Après l'annonce de Jean-Pierre Barjon, l'ancien vice-président du Trot, Olivier de Seyssel, livre sa réaction. “Signer un bail qui reviendrait à dépenser plus de 300 millions d’euros, en 30 ans, sur un site qui ne nous appartient pas, est inconcevable. Je regrette que la société soit désormais mise au pied du mur et qu'à ce stade, nous n'ayons pas de projet concret pour négocier avec la ville qui est pourtant attachée à l'hippodrome international de Vincennes et souhaite le maintien de l'activité du trot sur le plateau de Gravelle (relire le texte de l'appel d’offres publié dans notre édition du 24 juillet). C'est un dossier très important que nous avions travaillé avec la mairie en fin de mandature de Dominique de Bellaigue. Malheureusement, ce sujet a été un peu mis de côté et la société se retrouve en face d'une sacrée problématique.”

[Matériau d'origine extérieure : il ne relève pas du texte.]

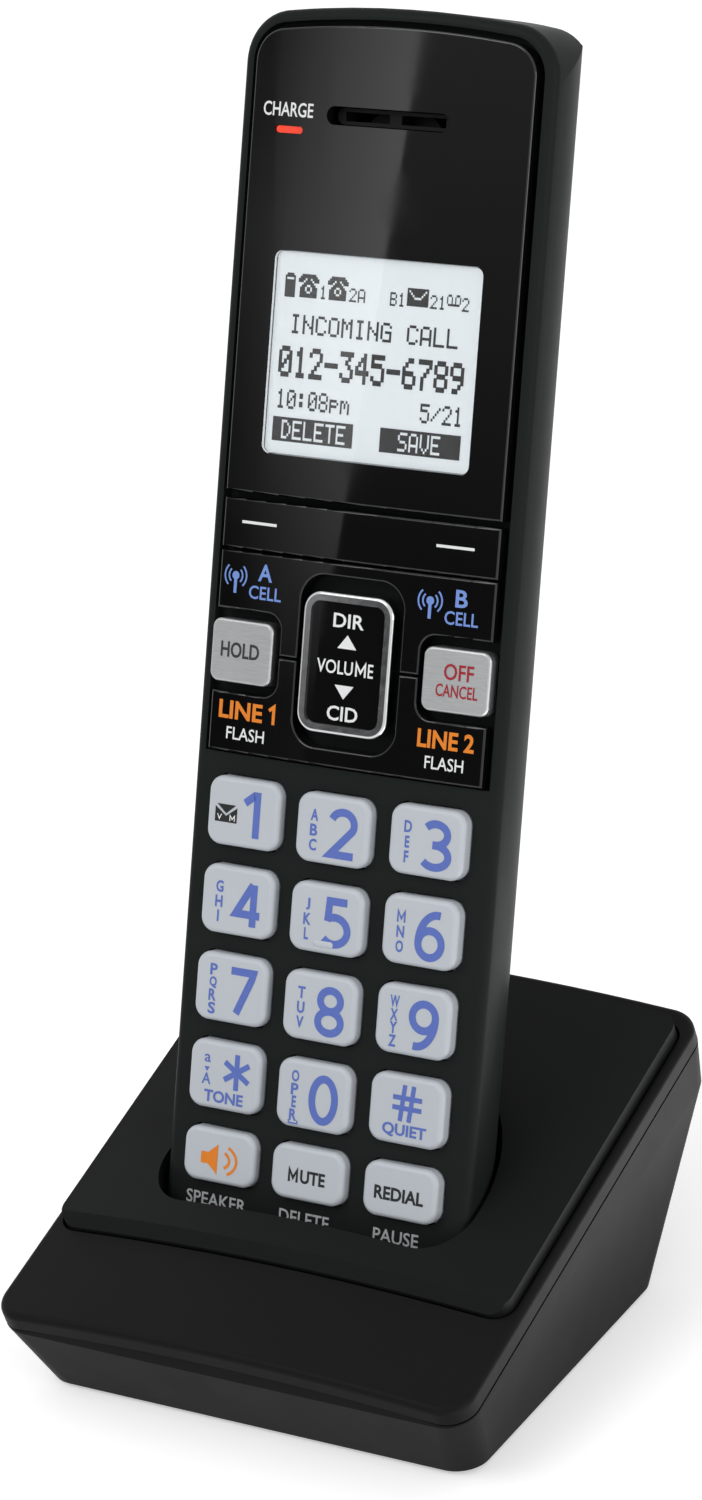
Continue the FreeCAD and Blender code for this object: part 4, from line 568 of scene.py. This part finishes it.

Edito de Sébastien Piazza, rédacteur en chef de ParisTurf : “Une partie assez serrée”
Entouré de ses hommes de confiance - de l’administrateur Patrick David au très influent Jocelyn Robert (ex Equistratis) en passant par ses fidèles, les professionnels Franck Pellerot, Pierre Levesque et Thierry Duvaldestin sans oublier Frédéric Ferraz, dont on pourrait imaginer un rôle plus important dans l’organigramme de la société mère s’il venait à être réélu en fin d’année - l’ancien patron de la marque de boisson Lorina n’a pas fait que dresser le bilan de son action, lundi, en conférence de presse. À Thémis, entité regroupant LeTrot, France Galop et le PMU, le candidat sortant a imaginé les défis de demain. Parmi les thèmes évoqués dans les bureaux du XVIIe arrondissement de Paris (consolidation du modèle économique, modernisation de la vie associative, maintien du système français des courses), le point sur les enjeux de société (réchauffement climatique, pénurie d’eau) a fait rejaillir, en parallèle, le sujet de l’avenir de l’hippodrome de Vincennes.
Si la rupture avec ce qu’il a souvent considéré comme “l’ancien monde” aura marqué une grande partie de ses quatre premières années à la tête du Trot, dans un contexte difficile mais excitant (Covid, inflation liée à la guerre en Ukraine, réchauffement climatique), Jean-Pierre Barjon, dont la démarche entrepreneuriale n’est techniquement pas toujours conciliable avec la vie associative, peut raisonnablement tabler sur un deuxième mandat moins turbulent. Mais est-ce, au fond, ce qu’il recherche ?
Disposant d’une image clivante, il trouve encore l’occasion de faire bouger les lignes. Après avoir réussi à clarifier le système de qualification des grandes courses de la discipline, dépoussiéré l’image du trot monté et (aussi) cassé certains codes d’usage (partenariat avec ZETurf) en faisant grincer des dents (PMU) avant d’échouer dans sa quête d’ouverture du stud book et d’introduction des hongres dans le Prix d’Amérique, il devra (s’il est élu) jouer une partie assez serrée avec la mairie de Paris même si, au final, leurs intérêts convergent.